■ Given material:
==============================
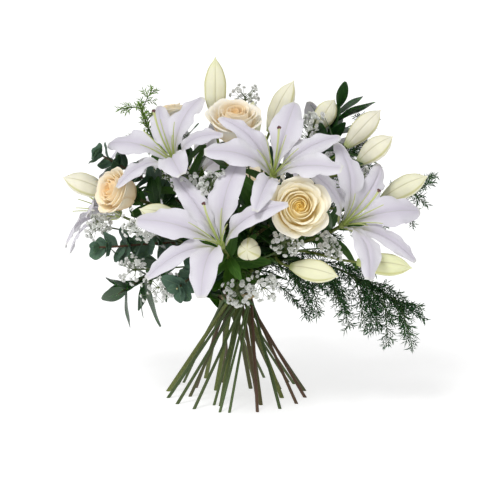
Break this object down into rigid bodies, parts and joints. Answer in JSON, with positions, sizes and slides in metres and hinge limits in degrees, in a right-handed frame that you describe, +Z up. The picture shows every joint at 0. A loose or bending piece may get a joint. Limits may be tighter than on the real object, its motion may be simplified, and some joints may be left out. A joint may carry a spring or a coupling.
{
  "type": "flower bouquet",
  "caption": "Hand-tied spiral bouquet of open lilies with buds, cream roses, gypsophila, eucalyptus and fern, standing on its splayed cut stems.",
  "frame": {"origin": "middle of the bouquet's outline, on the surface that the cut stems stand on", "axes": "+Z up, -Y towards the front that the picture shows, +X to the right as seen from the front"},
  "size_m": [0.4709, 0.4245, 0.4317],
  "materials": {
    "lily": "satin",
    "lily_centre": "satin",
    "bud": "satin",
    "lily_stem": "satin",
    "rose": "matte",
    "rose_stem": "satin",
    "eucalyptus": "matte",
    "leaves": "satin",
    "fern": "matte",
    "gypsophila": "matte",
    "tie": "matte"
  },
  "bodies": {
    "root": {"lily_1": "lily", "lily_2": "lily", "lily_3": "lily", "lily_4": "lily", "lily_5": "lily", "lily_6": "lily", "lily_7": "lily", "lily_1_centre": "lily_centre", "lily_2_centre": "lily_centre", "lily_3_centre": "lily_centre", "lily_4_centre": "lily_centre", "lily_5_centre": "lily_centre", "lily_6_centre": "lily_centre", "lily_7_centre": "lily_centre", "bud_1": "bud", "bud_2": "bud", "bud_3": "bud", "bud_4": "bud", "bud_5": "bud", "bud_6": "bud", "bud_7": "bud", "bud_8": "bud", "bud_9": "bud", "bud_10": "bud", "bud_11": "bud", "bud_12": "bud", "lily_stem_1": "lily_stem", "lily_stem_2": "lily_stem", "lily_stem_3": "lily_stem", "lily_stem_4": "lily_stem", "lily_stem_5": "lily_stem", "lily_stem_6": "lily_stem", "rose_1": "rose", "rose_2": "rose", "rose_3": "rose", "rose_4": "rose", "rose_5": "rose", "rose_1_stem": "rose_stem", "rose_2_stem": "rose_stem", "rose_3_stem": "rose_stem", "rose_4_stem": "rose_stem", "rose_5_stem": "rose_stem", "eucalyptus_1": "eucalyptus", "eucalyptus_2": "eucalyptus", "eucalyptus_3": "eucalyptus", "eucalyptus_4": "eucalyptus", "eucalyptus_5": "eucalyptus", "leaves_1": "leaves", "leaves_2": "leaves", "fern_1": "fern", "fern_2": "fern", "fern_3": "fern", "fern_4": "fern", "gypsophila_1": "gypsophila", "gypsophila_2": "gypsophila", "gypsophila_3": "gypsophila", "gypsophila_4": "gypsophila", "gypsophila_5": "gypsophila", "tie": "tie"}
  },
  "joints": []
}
==============================
Once more, set down the full listing, verbatim.

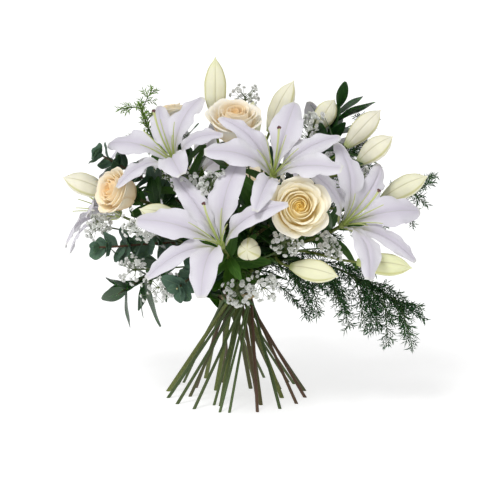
Break this object down into rigid bodies, parts and joints. Answer in JSON, with positions, sizes and slides in metres and hinge limits in degrees, in a right-handed frame that you describe, +Z up. The picture shows every joint at 0. A loose or bending piece may get a joint. Limits may be tighter than on the real object, its motion may be simplified, and some joints may be left out. A joint may carry a spring or a coupling.
{
  "type": "flower bouquet",
  "caption": "Hand-tied spiral bouquet of open lilies with buds, cream roses, gypsophila, eucalyptus and fern, standing on its splayed cut stems.",
  "frame": {"origin": "middle of the bouquet's outline, on the surface that the cut stems stand on", "axes": "+Z up, -Y towards the front that the picture shows, +X to the right as seen from the front"},
  "size_m": [0.4709, 0.4245, 0.4317],
  "materials": {
    "lily": "satin",
    "lily_centre": "satin",
    "bud": "satin",
    "lily_stem": "satin",
    "rose": "matte",
    "rose_stem": "satin",
    "eucalyptus": "matte",
    "leaves": "satin",
    "fern": "matte",
    "gypsophila": "matte",
    "tie": "matte"
  },
  "bodies": {
    "root": {"lily_1": "lily", "lily_2": "lily", "lily_3": "lily", "lily_4": "lily", "lily_5": "lily", "lily_6": "lily", "lily_7": "lily", "lily_1_centre": "lily_centre", "lily_2_centre": "lily_centre", "lily_3_centre": "lily_centre", "lily_4_centre": "lily_centre", "lily_5_centre": "lily_centre", "lily_6_centre": "lily_centre", "lily_7_centre": "lily_centre", "bud_1": "bud", "bud_2": "bud", "bud_3": "bud", "bud_4": "bud", "bud_5": "bud", "bud_6": "bud", "bud_7": "bud", "bud_8": "bud", "bud_9": "bud", "bud_10": "bud", "bud_11": "bud", "bud_12": "bud", "lily_stem_1": "lily_stem", "lily_stem_2": "lily_stem", "lily_stem_3": "lily_stem", "lily_stem_4": "lily_stem", "lily_stem_5": "lily_stem", "lily_stem_6": "lily_stem", "rose_1": "rose", "rose_2": "rose", "rose_3": "rose", "rose_4": "rose", "rose_5": "rose", "rose_1_stem": "rose_stem", "rose_2_stem": "rose_stem", "rose_3_stem": "rose_stem", "rose_4_stem": "rose_stem", "rose_5_stem": "rose_stem", "eucalyptus_1": "eucalyptus", "eucalyptus_2": "eucalyptus", "eucalyptus_3": "eucalyptus", "eucalyptus_4": "eucalyptus", "eucalyptus_5": "eucalyptus", "leaves_1": "leaves", "leaves_2": "leaves", "fern_1": "fern", "fern_2": "fern", "fern_3": "fern", "fern_4": "fern", "gypsophila_1": "gypsophila", "gypsophila_2": "gypsophila", "gypsophila_3": "gypsophila", "gypsophila_4": "gypsophila", "gypsophila_5": "gypsophila", "tie": "tie"}
  },
  "joints": []
}